Berlin-Wilmersdorf, 1. Juli 1914, Professor Walter Fischer, Domorganist und Lehrer an der Hochschule für Musik in Berlin.«

 

Die Gemeinde in Adenau hat den mutigen Schritt getan, diese Orgel zu restaurieren, obwohl es immer noch Kritiker gibt, die solche Instrumente für "irreparabel" und "musikalisch wertlos" halten. Als irreparabel wird oft das technische Steuerungssystem solcher pneumatischen Orgeln bezeichnet. Pneumatisch bedeutet hier: Der Impuls von der Taste am Spieltisch bis zum Pfeifenventil wird mit Hilfe komprimierter Luft gesteuert. Zu diesem System gehören u.a. viele kleine Ledermembranen, die einem natürlichen Verschleiß unterliegen. Diese Lederteile waren in Adenau verschlissen, und so neigte das Instrument immer häufiger zu Störungen. 1988 restaurierte die Orgelbaufirma Gebr. Stockmann/Werl das Instrument. Alle Teile der Orgel (Pfeifen, Windladen, pneumatische Apparate und der Spieltisch) wurden sorgfältig in der Orgelbauwerkstatt gereinigt, repariert und gerichtet. Verschlissene Lederteile wurden durch neue ersetzt. Die zum Teil ramponierten Pfeifen wurden wieder gerichtet und nachintoniert.
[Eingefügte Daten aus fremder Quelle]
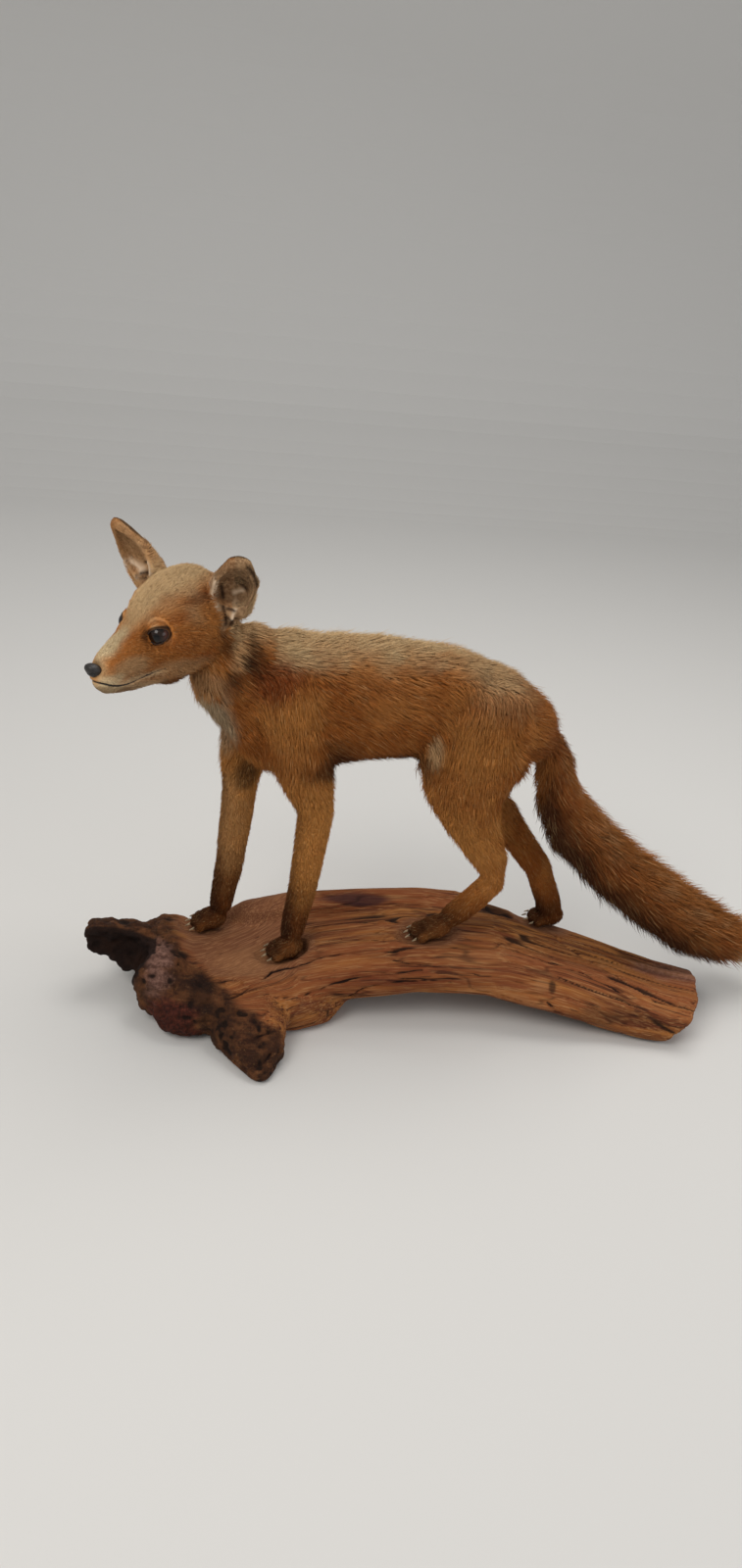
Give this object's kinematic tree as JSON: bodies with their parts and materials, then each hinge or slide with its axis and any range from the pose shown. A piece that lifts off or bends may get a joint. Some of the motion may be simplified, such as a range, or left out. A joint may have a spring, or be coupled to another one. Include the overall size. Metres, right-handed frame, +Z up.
{
  "type": "taxidermy red fox on driftwood",
  "caption": "Young red fox standing on an arched piece of driftwood, head turned to its left and brush hanging behind; a still mounted specimen.",
  "frame": {"origin": "on the floor under the middle of the bounding box", "axes": "+Z up; the trunk and the driftwood lie along X with the fox's breast towards -X; the fox's left side, to which it turns its head, is -Y"},
  "size_m": [0.794, 0.2422, 0.51],
  "materials": {
    "fur": "soft sandy-tan to ochre fur, cream on the cheek and throat, rusty brush",
    "claw_horn": "pale horn, satin",
    "nose_skin": "black, fine-grained, slightly shiny",
    "glass_eye": "dark brown glass eye, polished",
    "driftwood": "weathered, bare, reddish-brown with long grain cracks"
  },
  "bodies": {
    "root": {"head": "fur", "lower_jaw": "fur", "nose": "nose_skin", "eye_left": "glass_eye", "ear_left": "fur", "eye_right": "glass_eye", "ear_right": "fur", "neck": "fur", "trunk": "fur", "tail_base": "fur", "tail_brush": "fur", "tail_tip": "fur", "front_left_shoulder": "fur", "front_left_forearm": "fur", "front_left_paw": "fur", "front_left_claw_1": "claw_horn", "front_left_claw_2": "claw_horn", "front_left_claw_3": "claw_horn", "front_left_claw_4": "claw_horn", "front_right_shoulder": "fur", "front_right_forearm": "fur", "front_right_paw": "fur", "front_right_claw_1": "claw_horn", "front_right_claw_2": "claw_horn", "front_right_claw_3": "claw_horn", "front_right_claw_4": "claw_horn", "hind_left_thigh": "fur", "hind_left_shank": "fur", "hind_left_metatarsus": "fur", "hind_left_paw": "fur", "hind_left_claw_1": "claw_horn", "hind_left_claw_2": "claw_horn", "hind_left_claw_3": "claw_horn", "hind_left_claw_4": "claw_horn", "hind_right_thigh": "fur", "hind_right_shank": "fur", "hind_right_metatarsus": "fur", "hind_right_paw": "fur", "hind_right_claw_1": "claw_horn", "hind_right_claw_2": "claw_horn", "hind_right_claw_3": "claw_horn", "hind_right_claw_4": "claw_horn", "driftwood": "driftwood"}
  },
  "joints": []
}
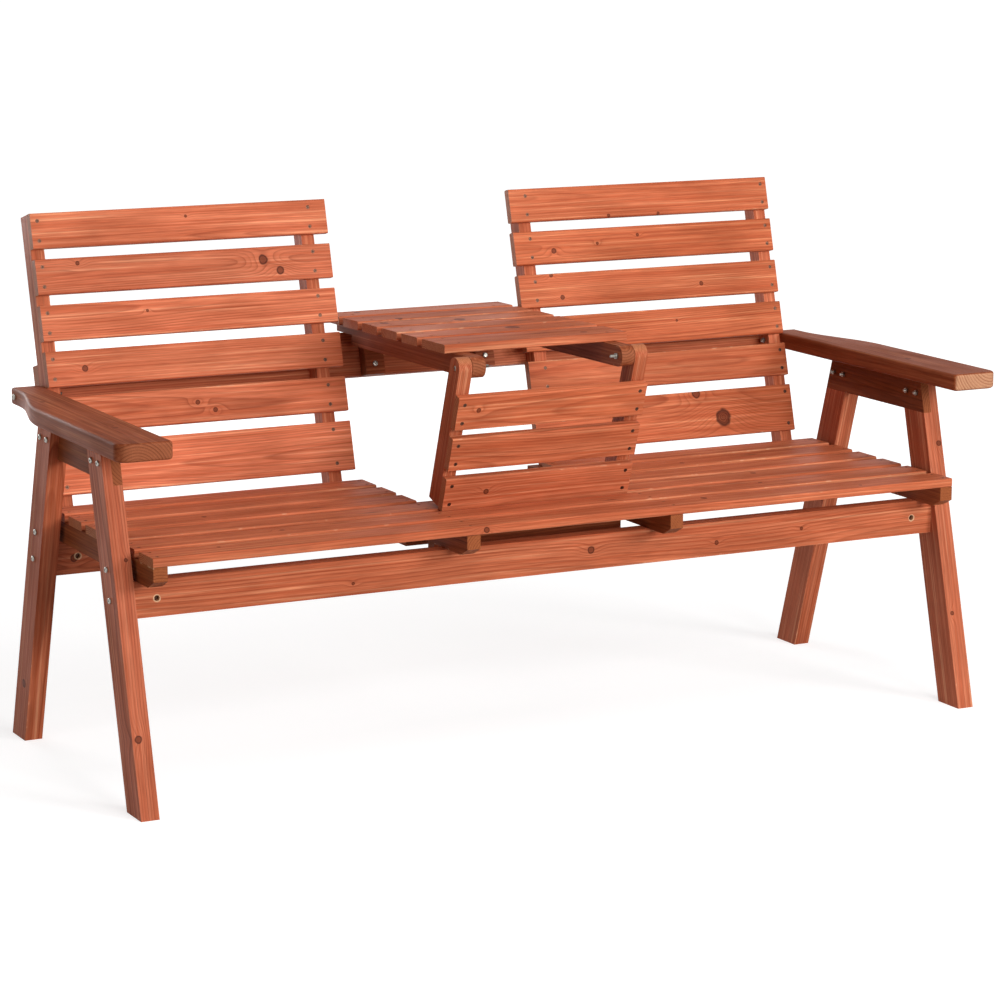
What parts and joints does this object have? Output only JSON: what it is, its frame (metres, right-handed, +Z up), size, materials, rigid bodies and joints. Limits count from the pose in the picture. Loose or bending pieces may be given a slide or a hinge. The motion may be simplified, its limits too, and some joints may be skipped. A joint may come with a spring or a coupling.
{
  "type": "companion seat bench",
  "caption": "Stained wooden companion bench: slatted seats with backs and armrests on both sides of a slatted table that folds down to fill the middle",
  "frame": {"origin": "On the floor, at the middle of the bench's length and of its depth from the armrests' front ends to the posts' rear top corners", "axes": "+X runs along the bench to the sitter's left-hand end (the viewer's right in the picture), +Y points to the back, +Z points up"},
  "size_m": [1.832, 0.7636, 0.9963],
  "materials": {
    "boards": "red-brown stain, satin",
    "hardware": "zinc plated"
  },
  "bodies": {
    "bench": {"arm_rail_left": "boards", "arm_rail_right": "boards", "armrest_left": "boards", "armrest_right": "boards", "back_slat_1_left": "boards", "back_slat_1_right": "boards", "back_slat_2_left": "boards", "back_slat_2_right": "boards", "back_slat_3_left": "boards", "back_slat_3_right": "boards", "back_slat_4_left": "boards", "back_slat_4_right": "boards", "back_slat_5_left": "boards", "back_slat_5_right": "boards", "back_slat_6_left": "boards", "back_slat_6_right": "boards", "bench_fasteners": "hardware", "centre_stretcher": "boards", "cross_rail": "boards", "end_joist_left": "boards", "end_joist_right": "boards", "front_apron": "boards", "front_leg_left": "boards", "front_leg_right": "boards", "guide_block_left": "boards", "guide_block_right": "boards", "inner_post_left": "boards", "inner_post_right": "boards", "middle_joist_left": "boards", "middle_joist_right": "boards", "outer_post_left": "boards", "outer_post_right": "boards", "rear_apron": "boards", "rear_leg_left": "boards", "rear_leg_right": "boards", "seat_slat_1": "boards", "seat_slat_2": "boards", "seat_slat_3": "boards", "seat_slat_4_left": "boards", "seat_slat_4_right": "boards", "seat_slat_5_left": "boards", "seat_slat_5_right": "boards", "seat_slat_6_left": "boards", "seat_slat_6_right": "boards", "support_board": "boards"},
    "leg_panel": {"leg_panel_arm_left": "boards", "leg_panel_arm_right": "boards", "leg_panel_fasteners": "hardware", "leg_panel_slat_1": "boards", "leg_panel_slat_2": "boards", "leg_panel_slat_3": "boards"},
    "table": {"table_fasteners": "hardware", "table_rail_left": "boards", "table_rail_right": "boards", "table_slat_1": "boards", "table_slat_2": "boards", "table_slat_3": "boards", "table_slat_4": "boards", "table_slat_5": "boards", "table_slat_6": "boards"}
  },
  "joints": [
    {"name": "panel_swing", "type": "hinge", "parent": "bench", "child": "leg_panel", "pos_m": [0, -0.12872, 0.42606], "axis": [1, 0, 0], "range_deg": [-108.4, 0]},
    {"name": "table_fold", "type": "hinge", "parent": "leg_panel", "child": "table", "pos_m": [0, -0.23218, 0.73726], "axis": [1, 0, 0], "range_deg": [0, 184.15]}
  ],
  "couplings": [
    {"joint": "table_fold", "follows": "panel_swing", "ratio": -1.6988}
  ]
}
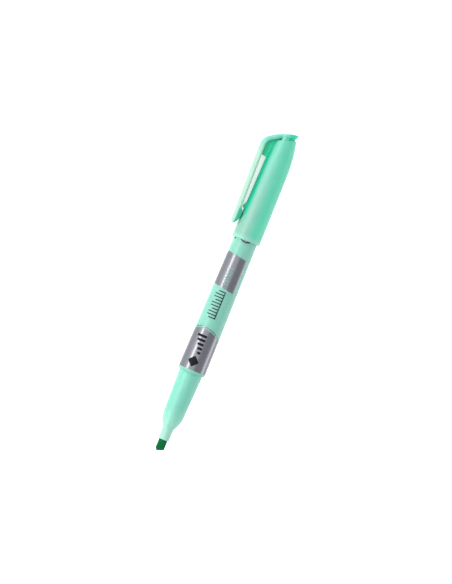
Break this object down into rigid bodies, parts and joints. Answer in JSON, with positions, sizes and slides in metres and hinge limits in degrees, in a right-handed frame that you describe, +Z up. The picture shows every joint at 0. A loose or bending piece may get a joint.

Nur das Register Soloflöte (innenlabiert und ehemals graphiert) konnte nicht wieder auf den ursprünglichen Zustand von 1914 zurückgebracht werden.

 

Irgendwann muss einmal ein Orgelbauer an diesen speziellen Labien (= Pfeifenmund) etwas abgeschnitten haben. Seitdem klingen die Pfeifen anders in der Ansprache und im Klang. Trotzdem gehört dieses Register mit zu den expressivsten Stimmen der Orgel.

 

Das so kleine Instrumente wie in Adenau nicht »musikalisch wertlos« sind, beweisen inzwischen mancherorts Organisten, die auf solchen Orgeln adäquate Orgelliteratur spielen. Es gibt eine Fülle von qualitätsvoller Orgelmusik der Romantik für das Orgelspiel im Gottesdienst wie auch im Konzert.